By Norb Vonnegut

Feb. 4, 2016 8:00 a.m. ET

 

 

 

“I-bankers look at us as second-class citizens,” a financial adviser from one of the big brokerages recently said to me, referring to his colleagues in investment banking.

If you are a wealth manager at a major financial institution who has phoned an I-banker without going through proper channels or listened to your boss rant after he or she was excoriated by a liaison from those hallowed halls, then you know exactly what the adviser means.

It is tough to get leads from I-bankers. It is tougher to interest them in many of your clients who need investment-banking services. And I know, as an industry veteran, it is toughest of all when you get a referral after a banking transaction, when it is too late to employ estate-planning techniques that would have saved the client a fortune in taxes.

The tepid cooperation between I-bankers and wealth managers, a long-simmering problem, is changing. Breakaway advisers and the companies that support them are creating alliances that rightsize I-banking relationships, diversify the providers of investment-banking services and meet the capital needs of small-business owners. It is yet another niche where registered investment advisers are poised to take market share.

Root of the problem

For as long as I can remember, the financial behemoths have tried to improve the teamwork between I-bankers and advisers. But there are fundamental problems, which are still unresolved.

Financial advisers at big firms often work with entrepreneurs who are important to them but whose businesses are too small to be of interest to their colleagues in I-banking, says Shirl Penney, the president and chief executive of Dynasty Financial Partners, which helps breakaway advisers develop their platforms.

To address this disparity, Dynasty is building alliances with middle-market I-banks that focus on smaller transactions. Competitors such as FallLine Securities are pursuing similar strategies. And in a less systematic way, some scrappy RIAs, driven either by need or instinct, are developing independent access to the capital markets.

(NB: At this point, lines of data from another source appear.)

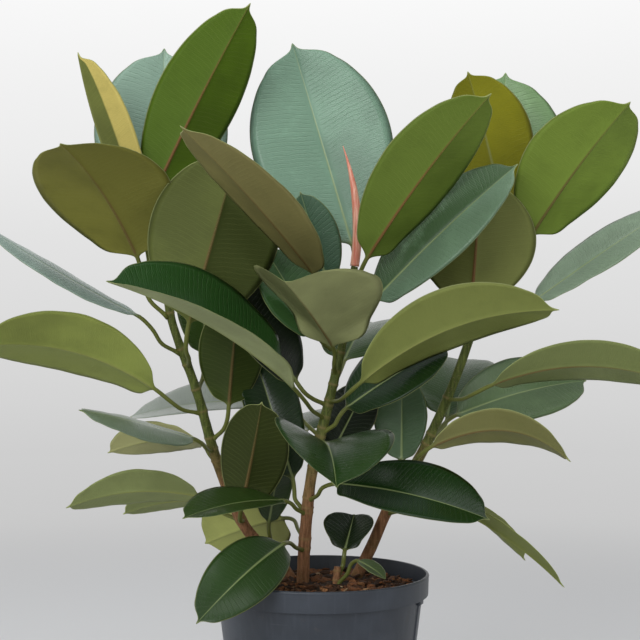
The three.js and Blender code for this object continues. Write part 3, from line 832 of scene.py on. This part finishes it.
sheath_skin = sheath_finish()
for node in [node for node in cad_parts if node.startswith("sheath_")]:
    finished("fine_" + node, tube_mesh(node, SHEATH_ROWS, STEM_COLUMNS), sheath_skin, [node])

pot = finished("container", pot_mesh(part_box("pot")[1]), pot_finish(), ["pot"])
drill(pot)
pot.data.shade_smooth()
pot.data.set_sharp_from_angle(angle=math.radians(32))

finished("peat", soil_mesh(), soil_finish(), ["soil"])
feet = []
for node in stem_nodes:
    rings = rings_of(node)
    near = min((middle_of(ring) for ring in rings), key=lambda c: abs(c.z - SOIL_LEVEL))
    feet.append(near.xy)
bark_chips = chip_finish()
chips = strewn_mesh(CHIP_COUNT, (5, 13), random.Random(4), feet, 2)
finished("bark_chips", chips, bark_chips, [])
crumbs = strewn_mesh(CRUMB_COUNT, (1.5, 4.5), random.Random(9), feet, 1)
finished("bark_crumbs", crumbs, bark_chips, [])

# ---------------------------------------------------------------- the studio

FLOOR_REACH = 3.2
WALL_REACH = 4.8
WALL_HEIGHT = 3.6
WALL_STEPS = 16
AIM = Vector((0, 0, 0.4))


def backdrop_finish():
    """Pale paper: lit by the lamps on the floor near the plant, and further out a painted glow,
    darker towards the middle of the floor and lighter and lighter up the wall.
    """
    paint = Finish("studio paper", Roughness=0.9, Specular_IOR_Level=0.1)
    place = paint.place()
    height = paint.parts(place)[2]
    reach = paint.node("VectorMath", {"operation": "LENGTH"}, {0: place}, output=1)

    def greys(share, levels):
        stops = [(spot, srgb(level, level, level)) for spot, level in levels]
        return paint.node("ValToRGB", {"stops": stops}, {0: share})

    # painted light: the paper glows, lighter up the wall and darker towards the middle of the
    # floor, fading into the lamp-lit paper near the plant
    wall = greys(height / 1.8, [(0, 206), (0.08, 212), (0.24, 220), (0.43, 227), (0.61, 236),
                                (0.81, 242), (1, 249)])
    floor = greys(reach / FLOOR_REACH, [(0.18, 190), (0.38, 196), (0.55, 201), (0.8, 204),
                                        (1, 206)])
    colour = paint.mix(height.step(0, 0.03), floor, wall)
    glow = paint.node("Emission", {}, {"Color": colour, "Strength": 1.0})
    share = reach.step(0.7, 2.0)
    output = paint.tree.nodes["Material Output"]
    paint.shader.inputs["Base Color"].default_value = srgb(211, 211, 211)
    plain = Wire(paint, paint.shader.outputs[0])
    both = paint.node("MixShader", {}, {0: share, 1: plain, 2: glow})
    paint.tree.links.new(both.socket, output.inputs[0])
    return paint.material


sweep = [(FLOOR_REACH + (WALL_REACH - FLOOR_REACH) * math.sin(a),
          (WALL_REACH - FLOOR_REACH) * (1 - math.cos(a)))
         for a in (math.pi / 2 * i / WALL_STEPS for i in range(WALL_STEPS + 1))]
outline = [(0, 0)] + sweep + [(WALL_REACH, WALL_HEIGHT)]
paper = spun([(radius / MM, height / MM) for radius, height in outline], 96)
shaped("backdrop", paper, backdrop_finish())


def softbox(name, place, size, power, tint=(1, 1, 1)):
    """A square soft lamp turned to the middle of the plant."""
    lamp = bpy.data.lights.new(name, "AREA")
    lamp.shape, lamp.size, lamp.energy, lamp.color = "SQUARE", size, power, tint
    holder = bpy.data.objects.new(name, lamp)
    holder.location = place
    holder.rotation_euler = (AIM - Vector(place)).to_track_quat("-Z", "Y").to_euler()
    bpy.context.scene.collection.objects.link(holder)


softbox("overhead softbox", (0, -0.5, 2.7), 2.0, 26)
softbox("front softbox", (-1.1, -2.4, 1.5), 1.5, 34, (0.97, 0.99, 1))

world = bpy.data.worlds.new("studio")
world.use_nodes = True
world.node_tree.nodes["Background"].inputs["Color"].default_value = srgb(150, 153, 158)
bpy.context.scene.world = world
bpy.context.scene.view_settings.view_transform = "Standard"

lens = bpy.data.cameras.new("camera")
lens.lens, lens.sensor_width = 82.5, 36
camera = bpy.data.objects.new("camera", lens)
camera.location = (0, -1.413, 0.433)
camera.rotation_euler = (math.radians(90), 0, 0)
bpy.context.scene.collection.objects.link(camera)
bpy.context.scene.camera = camera
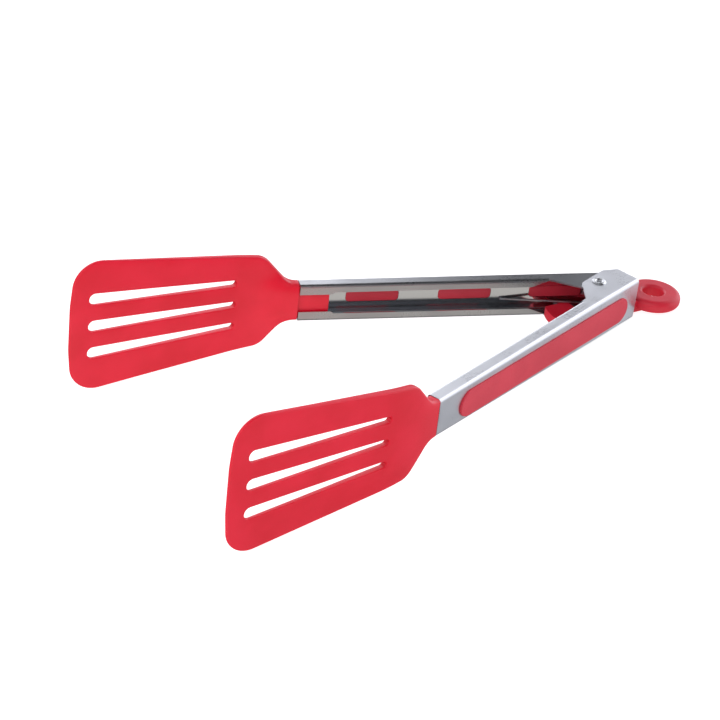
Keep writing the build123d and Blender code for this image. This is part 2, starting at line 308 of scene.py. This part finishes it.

One of the I-banks in Dynasty’s network is Scura Paley & Co. Paul Scura, the founder and managing partner of the New York firm, says larger investment banks typically require minimum fees of $3 million or more, which might mean transactions involving companies with enterprise values of roughly $240 million or more.

But he estimates that 90% of the deals identified by RIAs are with companies whose enterprise values range from $15 million to $150 million. According to Mr. Scura, the sale of a $150 million company would generate about $2.25 million in sell-side fees and therefore be too small to meet the I-banking minimums at the firms that most breakaway advisers leave behind.

Yikes. No wonder the advisers are bolting. It is tough when you can’t deliver investment banking to clients with $150 million in assets.

Mr. Scura adds that many business owners have no intention of selling their companies but simply need operating capital, which they obtain through even smaller transactions such as sale leasebacks or mezzanine debt financing.

Multiple I-banking relationships

The ability to interact with a variety of investment-banking firms is also attractive to independent advisers. “When you’re dealing with closely held businesses, capital is your lifeboat,” observes Jim Maher, who in 2013 founded Archford Capital Strategies, an RIA with about $500 million in assets under management. Mr. Maher, a Dynasty client, works with about 100 business owners and stresses the importance of picking and choosing I-bankers.

“I’m not captive to one organization,” he says. He adds that his previous employer rejected numerous client transactions during 2012—deals totaling well over $200 million—and that a unilateral “no” can cost an adviser important client relationships.

Chris Copps of Corient Capital Partners, a Newport Beach, Calif., RIA founded by a breakaway team in 2015, notes an additional benefit when advisers help their clients choose among multiple investment bankers: a change in the working relationships between wealth managers and I-bankers.

“The bank is not only accountable to the client. They are also accountable to us,” says Mr. Copps.

Now that’s a beautiful thing.

Estate-planning benefits

But what is really beautiful about closer alliances between advisers and investment bankers is the potential to choreograph huge estate-planning victories. So let’s head back to a wirehouse environment, to see how I-banker/adviser cooperation can sometimes pay off.

Say you get a referral from investment banking through, ahem, proper channels. You recommend that a client place $10 million of private-company stock, a small portion of his total holdings, into a grantor retained annuity trust, which freezes appreciation of the $10 million in stock for estate-tax purposes. And later, your firm IPOs the client’s business for three times the existing value.

High-fives all around. It is a huge victory for the client, for the firm too. You have helped the client realize and shield a $20 million gain from estate taxes of 40%. It is one of those win-wins that occur at wirehouses all the time but, regrettably, are so much more difficult to package for clients who own middle-market businesses.

So how big is the wealth-management opportunity for entrepreneurs with family businesses?

The 2014 Family Wealth Transfers Report by Wealth-X, a firm that researches individuals with over $30 million in assets, says their average age is 59, 38% of their net worth is concentrated in privately held businesses and, in the U.S. alone, $1.57 trillion in total assets is likely to pass down to the next generation over the next 10 years.

My take: Why be a second-class citizen in a large firm, when you can be a hero in your own shop?